Cool Clojure post by Corey Hoffstein: Hacking with Clojure (here, via @jacquesdp) -- A ruby hacker tries Haskell and Lisp. Frustrated by the lack of a package manager in Lisp, tries Clojure. Then tries macros. Enlightenment achieved.
Griffon clojure plugin 0.7 released (here, via @theaviary) -- Griffon is a Rails-inspired development environment for client side applications. It's got excellent clojure support, mirroring Grails.
if you hack Clojure & not using emacs M-C-u/M-C-f/M-C-b then you're too slow. backward-up-list, forward-sexp, backward-sexp ftw! (via @shearic) -- Turns out I was slow.

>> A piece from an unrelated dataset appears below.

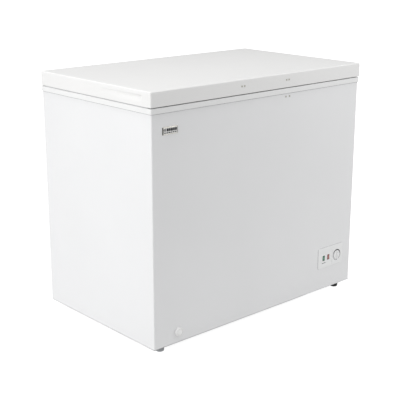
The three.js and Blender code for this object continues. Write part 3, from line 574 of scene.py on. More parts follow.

looks like Clojure defrecord changes are starting to come into focus (fogus?) for clojure.next (here, via @puredanger) -- This would fix a few issues with defrecords that make them to not conform with the law of least surprises, behaving differently than other clojure code in many subtle ways.
in which secrets are kept (here, via @technomancy) -- In which technomancy explains one of the new features of Leiningen 1.5.0: using private repositories
Package management using jark (here, via @icylisper) -- We already talked about Jark, a library that lets you write and run system scripts in clojure without having to start a new JVM at every turn. This is a an introduction to its built-in package manager.
Clojure is almost as big as Common Lisp (here, via @planetclojure) -- The title might make you think this is about the number of users, but it is not. This is about the number of definition in clojure the language. What this actually means, I don't know.